Collin Mings - Raymond James & Associates, Inc., Research Division

I recently spent a little time on your Envision Alachua website. Clearly, things are just getting off the ground, and as you mentioned earlier, not really any land sales there to speak to as of yet. But can you update us on the community's response and how things are going as it relates to the opportunities there?

Rick R. Holley

Yes. I think the -- because as you saw on the website, we involve everybody in the community through a partnership with the community, University of Georgia and the State of Florida. And I think it's gone very, very well. We're in the process of working with the development department at the state level and also different departments at University the Florida to attract somebody into that area for that initial development, kind of that core, if you will, to the future development there. So we're very pleased with where it's at and very excited about the long-term opportunities there.
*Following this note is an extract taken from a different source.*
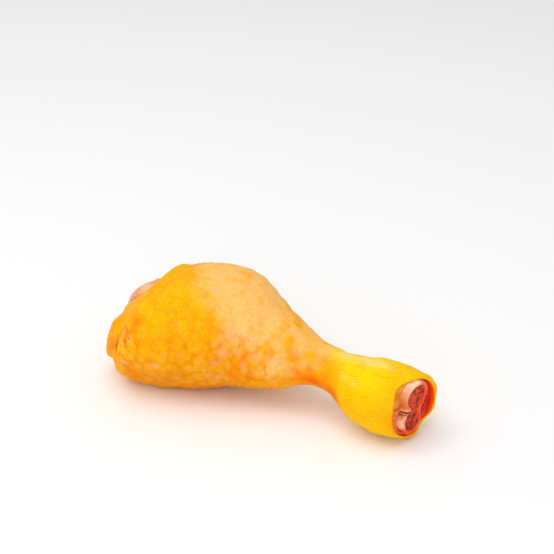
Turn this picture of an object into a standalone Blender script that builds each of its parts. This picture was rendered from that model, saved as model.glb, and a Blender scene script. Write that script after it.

Collin Mings - Raymond James & Associates, Inc., Research Division

Okay. And then how would you characterize the level of either bidding or interest on that Wisconsin nonstrategic land sales? And maybe, again, going back to just the overall timberland acquisition environment right now?

David W. Lambert

We still see that very strong. Typically, bidding interest is a little lighter in these hardwood regions, but we met our wholesale expectations, and there was a strong turnout. As we look kind of across the board at timber offerings, there's still a deep interest and a lot of liquidity in this space.

Operator

And at this time, I will now turn the floor over to management for any closing remarks at this time.

Rick R. Holley

Well, again, we thank everybody. We know it's a tough day on the East Coast. We thank you for participating today and, again, we're all available the rest of this week or next week at any time that works for you to help you in any way we can with the information we provided today. So thank you and be safe.

Operator

Ladies and gentlemen, this concludes today's conference call. We appreciate your participation, and you may now disconnect.